Please copy the lines below exactly, from the first one through the line showing "at its tip.".

### Source data
****************
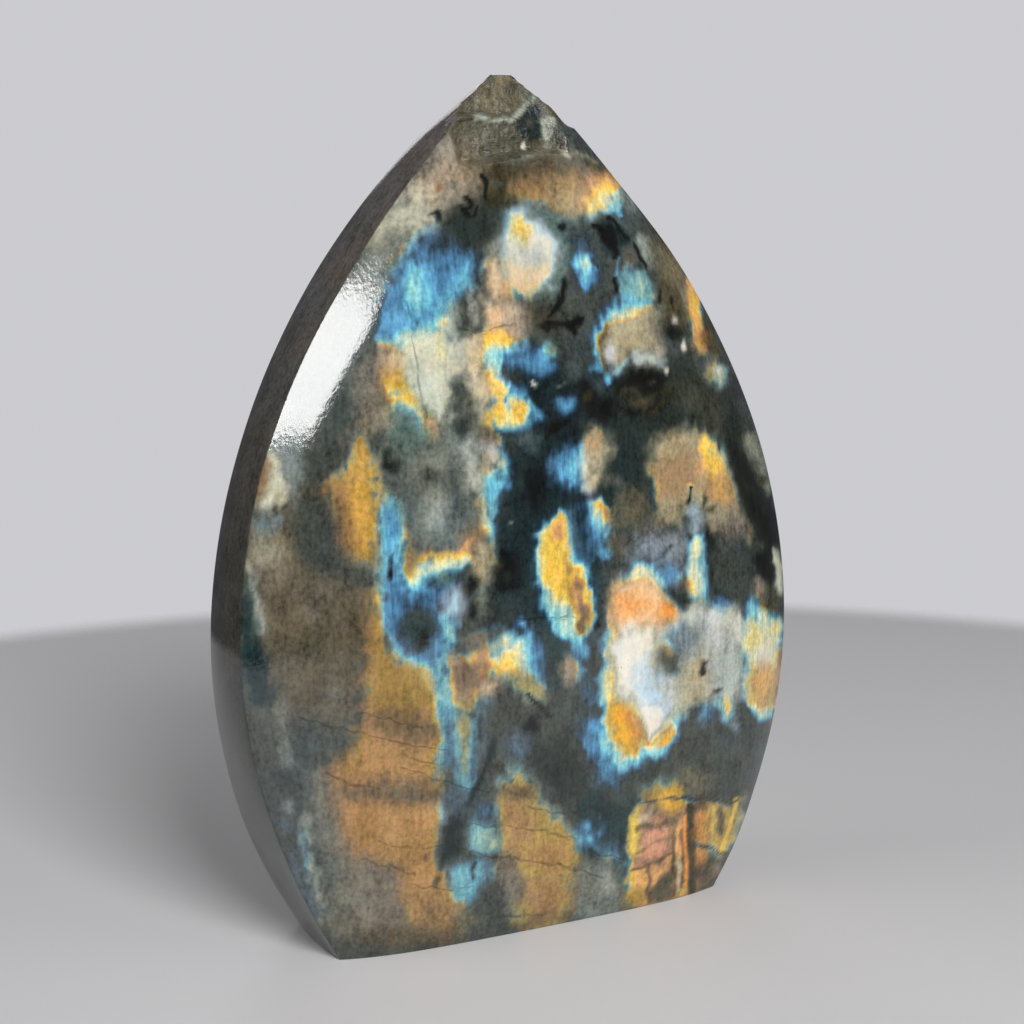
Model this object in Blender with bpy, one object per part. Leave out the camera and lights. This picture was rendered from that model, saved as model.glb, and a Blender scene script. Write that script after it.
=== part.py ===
"""A polished labradorite flame: one solid stone, cut flat at its base and broken at its tip.

Frame: metres, +Z up, origin on the base at the middle of the stone, front face towards -Y.
The stone is a loft of level sections. Each section has two flat walls, left and right,
joined by a domed front and a domed back.
"""

import bpy
import bmesh
import math
import numpy as np
from mathutils import Matrix, Vector

MM = 0.001

# Driving dimensions.
HEIGHT = 119.8 * MM
FRONT_LEAN = 0.04          # the front face leans back this much per unit of height
MIDDLE_Y = 8.9 * MM        # from the base's front edge line back to the origin
MIDDLE_X = 0.52 * MM       # from the middle that the reaches are taken from to the origin
DOME_CROWN = 0.20          # share of the dome that is an even curve, the rest is its shoulder
DOME_SHOULDER = 5.0        # power of the shoulder's fall towards the walls
WALL_CROWN = 0.5 * MM      # how far the walls swell between their two edges
EDGE_ROUND = 0.7 * MM      # rounding where a wall meets a domed face
EDGE_SOFT = 2.2 * MM       # extra rounding at the widest part
EDGE_SOFT_HEIGHT = 46 * MM
EDGE_SOFT_REACH = 17 * MM

# Sections, in millimetres: height, left reach, right reach, wall depth, front dome, and the
# depth from the front edges to the middle of the back.
SECTIONS = (
    (0.0, 30.4, 30.9, 15.0, 2.6, 18.0),
    (6.0, 33.6, 34.8, 16.0, 4.4, 20.3),
    (14.0, 37.1, 38.4, 16.4, 6.0, 22.0),
    (26.0, 40.9, 42.3, 14.4, 7.4, 23.0),
    (40.0, 42.9, 44.0, 12.6, 8.2, 22.8),
    (54.0, 42.1, 42.9, 11.6, 8.2, 21.7),
    (68.0, 39.0, 39.3, 10.6, 7.6, 20.0),
    (82.0, 33.0, 32.9, 10.9, 6.2, 18.1),
    (95.0, 24.7, 24.5, 11.6, 4.4, 16.1),
    (106.0, 16.1, 14.7, 10.2, 2.8, 13.0),
    (114.0, 8.8, 7.0, 7.6, 1.4, 9.0),
    (119.8, 1.9, 0.9, 5.8, 0.4, 6.3),
)

# Mesh fineness.
LEVELS = 41
FACE_STEPS = 22
EDGE_STEPS = 3
WALL_STEPS = 4

# Breaks at the tip. Each one is a flat plane that takes away all that lies in front of it:
# a point on the plane, its heading left or right of straight ahead, how far it looks up,
# its roll, and its width and height, in millimetres and degrees.
BREAKS = {
    "break_top": ((-2.4, -1.5, 115.9), -4.0, 25.0, 4.0, 17.6, 8.4),
    "break_middle": ((-3.4, -4.5, 111.6), -6.0, 3.0, -11.0, 17.0, 7.0),
    "break_right": ((2.0, -3.8, 112.7), 30.0, 10.0, 10.0, 5.6, 8.1),
    "break_corner": ((5.5, -3.6, 113.9), 38.0, 27.0, -32.0, 6.0, 5.4),
    "break_foot": ((-31.4, -9.4, 1.6), -52.0, -12.0, 8.0, 3.0, 3.4),
}
BREAK_DEPTH = 8.0 * MM

STONE_COLOUR = (0.045, 0.050, 0.048, 1.0)
STONE_ROUGHNESS = 0.12


def clear_scene():
    for thing in list(bpy.data.objects):
        bpy.data.objects.remove(thing, do_unlink=True)


def new_collection(name):
    collection = bpy.data.collections.new(name)
    bpy.context.scene.collection.children.link(collection)
    return collection


def polished_stone():
    material = bpy.data.materials.new("polished_labradorite")
    material.use_nodes = True
    shader = material.node_tree.nodes["Principled BSDF"]
    shader.inputs["Base Color"].default_value = STONE_COLOUR
    shader.inputs["Roughness"].default_value = STONE_ROUGHNESS
    shader.inputs["Metallic"].default_value = 0.0
    material.diffuse_color = STONE_COLOUR
    return material


def smooth_column(heights, column):
    """Read one column of SECTIONS at the given heights, on a cubic through its values."""
    rows = np.array(SECTIONS) * MM
    z = rows[:, 0]
    value = rows[:, column]
    slope = np.gradient(value, z)
    i = np.clip(np.searchsorted(z, heights, side="right") - 1, 0, len(z) - 2)
    span = z[i + 1] - z[i]
    t = (heights - z[i]) / span
    start = (2 * t**3 - 3 * t**2 + 1) * value[i] + (t**3 - 2 * t**2 + t) * span * slope[i]
    end = (3 * t**2 - 2 * t**3) * value[i + 1] + (t**3 - t**2) * span * slope[i + 1]
    return start + end


def dome(u):
    """Fall of a domed face from 1 at its middle to 0 where it meets the walls, u = -1 to 1."""
    return 1.0 - DOME_CROWN * u**2 - (1.0 - DOME_CROWN) * np.abs(u) ** DOME_SHOULDER


def rounded(before, corner, after, radius, steps):
    """Points of a curve that leaves one side at a corner and joins the next side."""
    start = corner + (before - corner) * min(radius / np.linalg.norm(before - corner), 0.45)
    end = corner + (after - corner) * min(radius / np.linalg.norm(after - corner), 0.45)
    t = np.linspace(0.0, 1.0, steps + 1)[:, None]
    return (1 - t) ** 2 * start + 2 * t * (1 - t) * corner + t**2 * end


def section(height, left, right, wall, front_dome, depth):
    """One level section, counter-clockwise from the front left corner, seen from above."""
    front_y = FRONT_LEAN * height - MIDDLE_Y
    back_y = front_y + wall
    soft = math.exp(-(((height - EDGE_SOFT_HEIGHT) / EDGE_SOFT_REACH) ** 2))
    radius = EDGE_ROUND + EDGE_SOFT * soft
    middle = (right - left) / 2
    half = (right + left) / 2

    u = np.linspace(-1.0, 1.0, FACE_STEPS + 1)
    u = np.sin(u * math.pi / 2) * 0.35 + u * 0.65
    front = np.column_stack([middle + u * half, front_y - front_dome * dome(u)])
    back = np.column_stack([middle - u * half, back_y + (depth - wall) * dome(u)])

    v = np.linspace(-1.0, 1.0, WALL_STEPS + 1)
    swell = WALL_CROWN * min(1.0, half / (10 * MM)) * (1.0 - v**2)
    wall_y = (front_y + back_y) / 2 + v * wall / 2
    right_wall = np.column_stack([right + swell, wall_y])
    left_wall = np.column_stack([-left - swell, wall_y])[::-1]

    sides = (front, right_wall, back, left_wall)
    loop = []
    for k, side in enumerate(sides):
        following = sides[(k + 1) % 4]
        loop.append(side[1:-1])
        loop.append(rounded(side[-2], side[-1], following[1], radius, EDGE_STEPS))
    flat = np.concatenate(loop) - (MIDDLE_X, 0.0)
    return np.column_stack([flat, np.full(len(flat), height)])


def level_heights():
    """Heights of the sections, closer together towards the tip."""
    t = np.linspace(0.0, 1.0, LEVELS)
    return HEIGHT * (t + 0.12 * np.sin(math.pi * t) * t)


def build_flame(collection, material):
    heights = level_heights()
    columns = [smooth_column(heights, k) for k in range(1, 6)]
    rings = [section(z, *[column[i] for column in columns]) for i, z in enumerate(heights)]

    mesh = bpy.data.meshes.new("flame_stone")
    stone = bpy.data.objects.new("flame_stone", mesh)
    collection.objects.link(stone)
    bm = bmesh.new()
    loops = [[bm.verts.new(point) for point in ring] for ring in rings]
    count = len(loops[0])
    for lower, upper in zip(loops, loops[1:]):
        for j in range(count):
            k = (j + 1) % count
            bm.faces.new((lower[j], lower[k], upper[k], upper[j]))
    bm.faces.new(list(reversed(loops[0])))
    bm.faces.new(loops[-1])
    bmesh.ops.triangulate(bm, faces=[f for f in bm.faces if len(f.verts) == 4])
    bm.to_mesh(mesh)
    bm.free()
    mesh.materials.append(material)
    mesh.shade_smooth()
    mesh.set_sharp_from_angle(angle=math.radians(30))
    return stone


def build_break(name, collection, point, heading, looks_up, roll, width, height):
    """A block whose inner face is the break's plane; its faces are the break and its ledges."""
    bpy.ops.mesh.primitive_cube_add(size=1.0)
    block = bpy.context.object
    block.name = name
    for owner in list(block.users_collection):
        owner.objects.unlink(block)
    collection.objects.link(block)
    size = Matrix.Diagonal((width * MM, BREAK_DEPTH, height * MM, 1.0))
    outward = Matrix.Translation((0.0, -BREAK_DEPTH / 2, 0.0))
    turn = (
        Matrix.Rotation(math.radians(heading), 4, "Z")
        @ Matrix.Rotation(math.radians(-looks_up), 4, "X")
        @ Matrix.Rotation(math.radians(roll), 4, "Y")
    )
    place = Matrix.Translation(Vector(point) * MM)
    block.data.transform(place @ turn @ outward @ size)
    block.hide_render = True
    block.display_type = "WIRE"
    return block


def cut(stone, cutter):
    modifier = stone.modifiers.new(cutter.name, "BOOLEAN")
    modifier.operation = "DIFFERENCE"
    modifier.solver = "EXACT"
    modifier.object = cutter


def main():
    clear_scene()
    parts = new_collection("spectrolite_flame")
    cutters = new_collection("cutters")
    stone = build_flame(parts, polished_stone())
    for name, values in BREAKS.items():
        cut(stone, build_break(name, cutters, *values))


main()
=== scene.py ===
"""A polished labradorite flame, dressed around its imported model.

Frame: metres, +Z up, origin on the base at the middle of the stone, front face towards -Y.
The stone is one fine surface, worked out by the same sections as its solid. Its colour zones
are marks laid one over another on the front face, each with its own outline and soft edge.
"""

import math

import bpy
import numpy as np
from mathutils import Euler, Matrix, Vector


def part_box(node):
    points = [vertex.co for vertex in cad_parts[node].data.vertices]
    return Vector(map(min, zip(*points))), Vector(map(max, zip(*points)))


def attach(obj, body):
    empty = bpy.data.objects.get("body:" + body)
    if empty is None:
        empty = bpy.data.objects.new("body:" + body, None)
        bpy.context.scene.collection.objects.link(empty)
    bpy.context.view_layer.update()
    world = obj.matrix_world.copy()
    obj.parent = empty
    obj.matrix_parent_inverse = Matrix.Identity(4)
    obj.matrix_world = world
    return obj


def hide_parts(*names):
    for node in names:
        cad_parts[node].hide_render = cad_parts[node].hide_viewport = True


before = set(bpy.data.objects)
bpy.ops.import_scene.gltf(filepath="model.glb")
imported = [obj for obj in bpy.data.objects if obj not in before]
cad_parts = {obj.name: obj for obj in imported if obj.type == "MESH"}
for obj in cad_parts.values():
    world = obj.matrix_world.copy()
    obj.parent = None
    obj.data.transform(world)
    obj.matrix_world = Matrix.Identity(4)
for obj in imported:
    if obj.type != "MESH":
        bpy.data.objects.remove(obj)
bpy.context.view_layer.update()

bl_info = {
    "name": "Labradorite Flame",
    "version": (1, 0, 0),
    "blender": (4, 5, 0),
    "location": "View3D > Sidebar > Flame",
    "description": "Builds a polished labradorite flame and the plain stage it is shown on",
    "category": "Add Mesh",
}

MM = 0.001
NODE = "flame_stone"
NODE_LOW, NODE_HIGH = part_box(NODE)

# Driving dimensions of the stone, the same as its solid's.
HEIGHT = NODE_HIGH.z
FRONT_LEAN = 0.04          # the front face leans back this much per unit of height
MIDDLE_Y = 8.9 * MM        # from the base's front edge line back to the origin
MIDDLE_X = 0.52 * MM       # from the middle that the reaches are taken from to the origin
DOME_CROWN = 0.20          # share of the dome that is an even curve, the rest is its shoulder
DOME_SHOULDER = 5.0        # power of the shoulder's fall towards the walls
WALL_CROWN = 0.5 * MM      # how far the walls swell between their two edges
EDGE_ROUND = 0.7 * MM      # rounding where a wall meets a domed face
EDGE_SOFT = 2.2 * MM       # extra rounding at the widest part
EDGE_SOFT_HEIGHT = 46 * MM
EDGE_SOFT_REACH = 17 * MM
CORNER_SHARE = 0.45        # largest share of a neighbouring step that a corner may take
FULL_SWELL_HALF = 10 * MM  # half width from which the walls swell fully

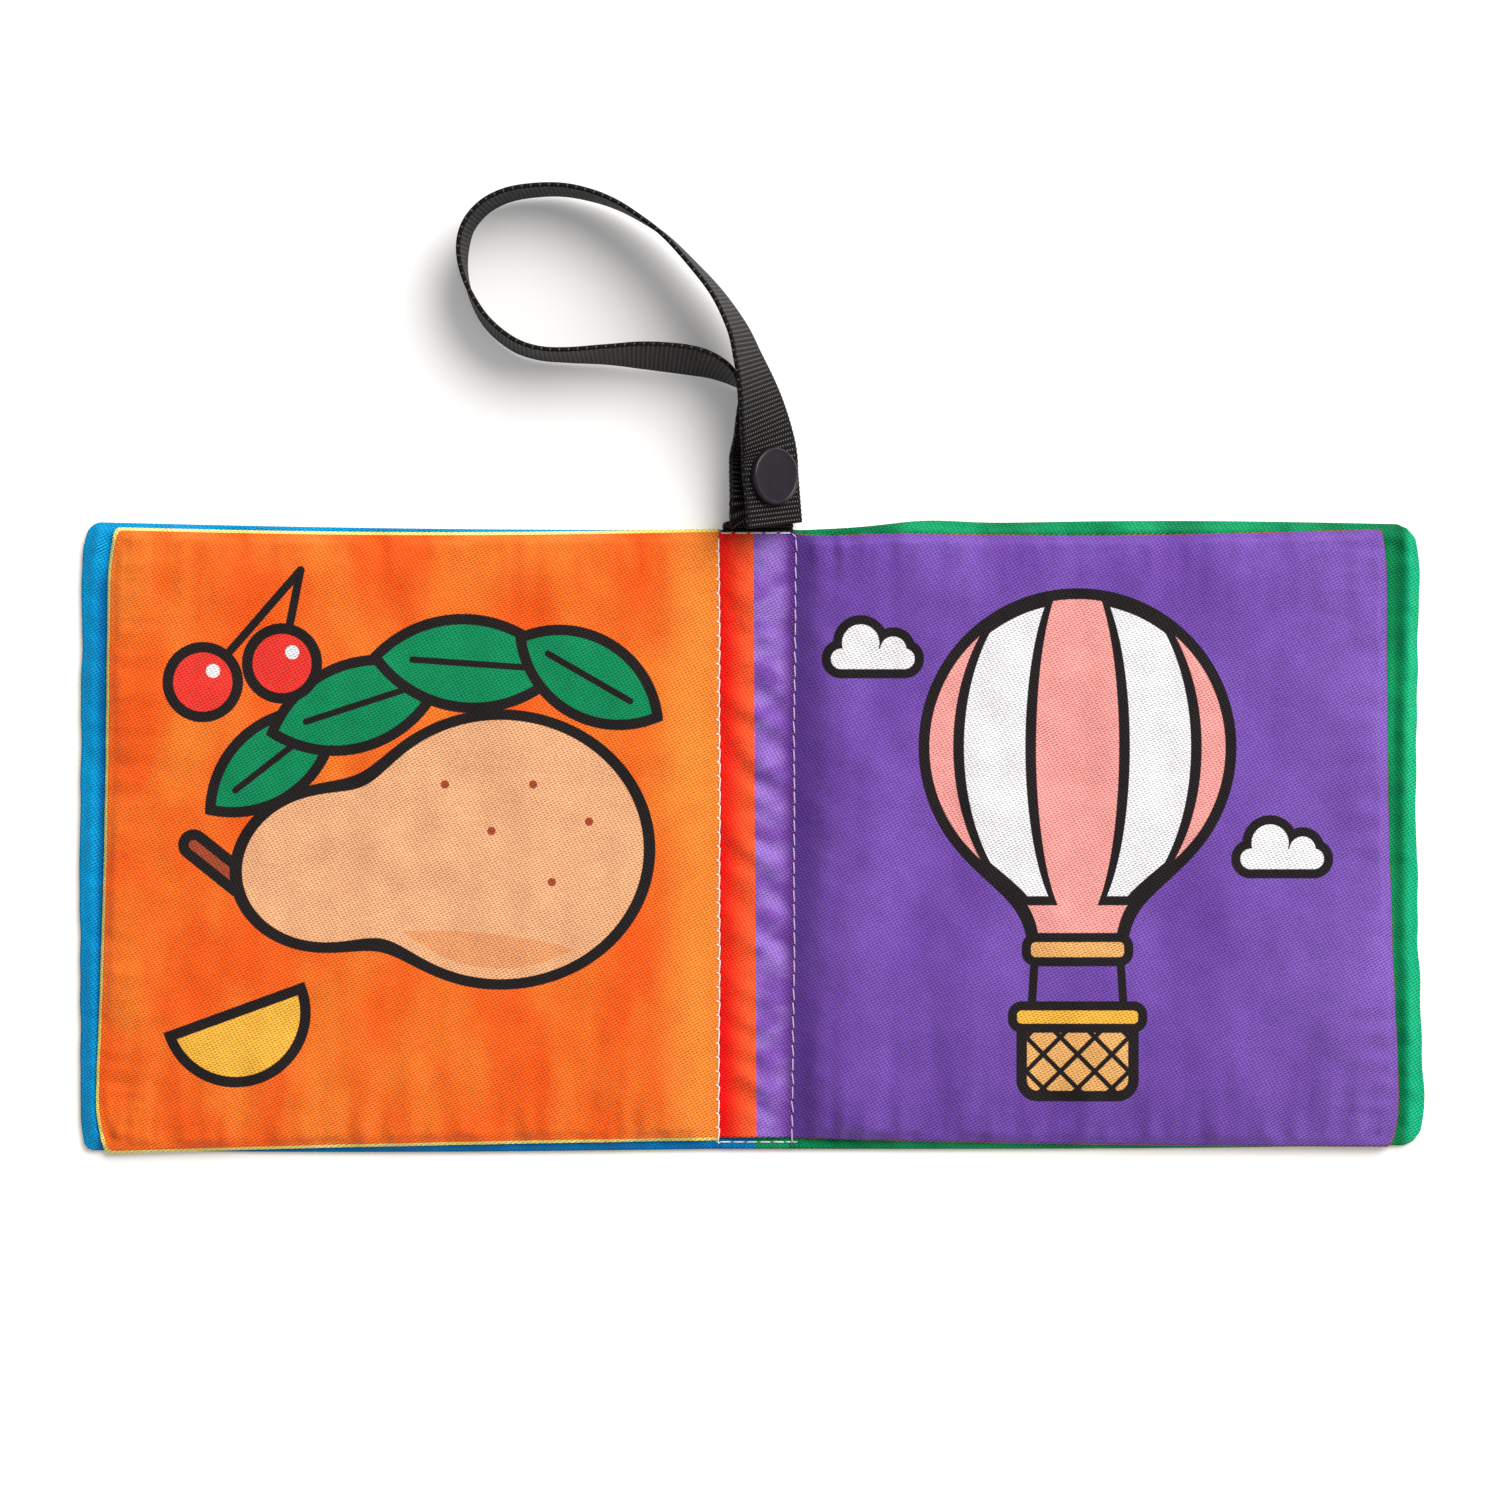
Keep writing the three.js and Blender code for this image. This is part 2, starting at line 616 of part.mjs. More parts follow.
const book = new THREE.Group();
book.add(
  ...sideOfBook(leftPage, frontCover, { page: 'left_page', cover: 'front_cover' }, {
    coverOuter: bookCloths.cover(), coverInner: bookCloths.blue(),
    pageBack: bookCloths.yellow(), pageFace: bookCloths.orange(),
  }),
  ...sideOfBook(rightPage, backCover, { page: 'right_page', cover: 'back_cover' }, {
    coverOuter: bookCloths.cover(), coverInner: bookCloths.green(),
    pageBack: bookCloths.brown(), pageFace: bookCloths.purple(),
  }),
  ...spineBand(),
  ...spineThreads(),
  ...strapAndSnap(),
);
console.log(`strap outside the book: ${strapCurve.getLength().toFixed(1)} mm`);

export default book;
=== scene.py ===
# A cloth crinkle book lying open, with its stitched spine and its webbing strap.
# Sizes are in metres, and mm turns a size in millimetres into them.
import math
import bpy
from mathutils import Matrix, Vector, noise


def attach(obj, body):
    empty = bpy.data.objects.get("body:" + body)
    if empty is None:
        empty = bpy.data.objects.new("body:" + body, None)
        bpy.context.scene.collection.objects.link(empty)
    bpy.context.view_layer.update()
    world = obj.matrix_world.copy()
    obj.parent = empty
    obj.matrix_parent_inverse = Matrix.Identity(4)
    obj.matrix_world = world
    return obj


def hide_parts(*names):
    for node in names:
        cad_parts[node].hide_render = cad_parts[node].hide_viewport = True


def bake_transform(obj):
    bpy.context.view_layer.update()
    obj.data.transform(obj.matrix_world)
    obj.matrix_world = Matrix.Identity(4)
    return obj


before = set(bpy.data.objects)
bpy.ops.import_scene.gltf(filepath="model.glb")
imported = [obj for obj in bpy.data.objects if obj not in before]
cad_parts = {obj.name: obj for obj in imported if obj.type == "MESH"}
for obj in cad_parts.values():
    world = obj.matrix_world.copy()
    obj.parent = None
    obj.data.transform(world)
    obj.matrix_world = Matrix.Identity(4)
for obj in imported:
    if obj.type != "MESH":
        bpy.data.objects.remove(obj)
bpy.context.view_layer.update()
mm = 0.001


def clamp(value, low=0.0, high=1.0):
    return max(low, min(high, value))


def smooth(value):
    share = clamp(value)
    return share * share * (3 - 2 * share)


def lerp(low, high, share):
    return low + (high - low) * share


def pick(*pieces):
    # Selects these pieces alone, the first one active
    bpy.ops.object.select_all(action="DESELECT")
    for piece in pieces:
        piece.select_set(True)
    if pieces:
        bpy.context.view_layer.objects.active = pieces[0]


# Camera: straight above, far away, with a long lens
view = {
    "centre": (-1.4 * mm, 19.4 * mm),
    "width": 323.25 * mm,
    "distance": 1.8,
    "sensor": 36.0,
    "clip": (0.01, 20),
}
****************
### Complete output
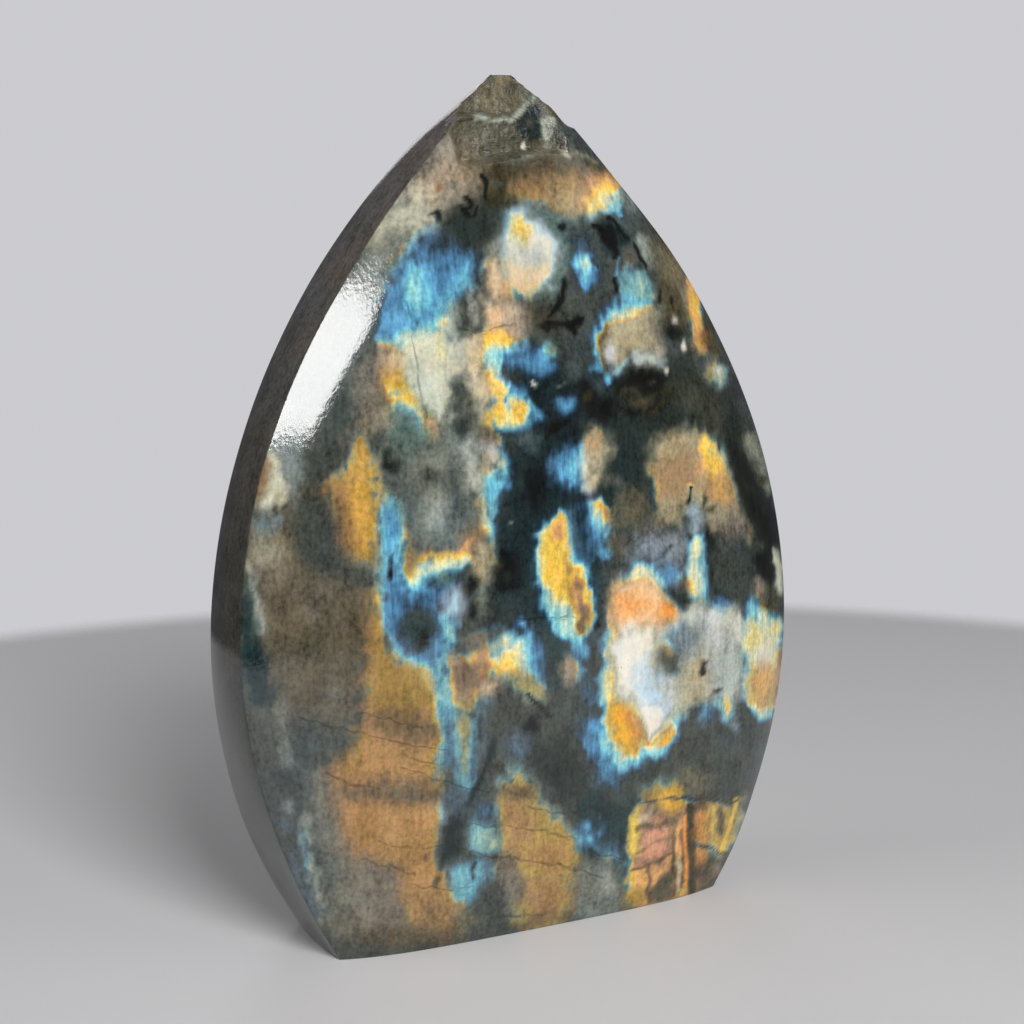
Model this object in Blender with bpy, one object per part. Leave out the camera and lights. This picture was rendered from that model, saved as model.glb, and a Blender scene script. Write that script after it.
=== part.py ===
"""A polished labradorite flame: one solid stone, cut flat at its base and broken at its tip.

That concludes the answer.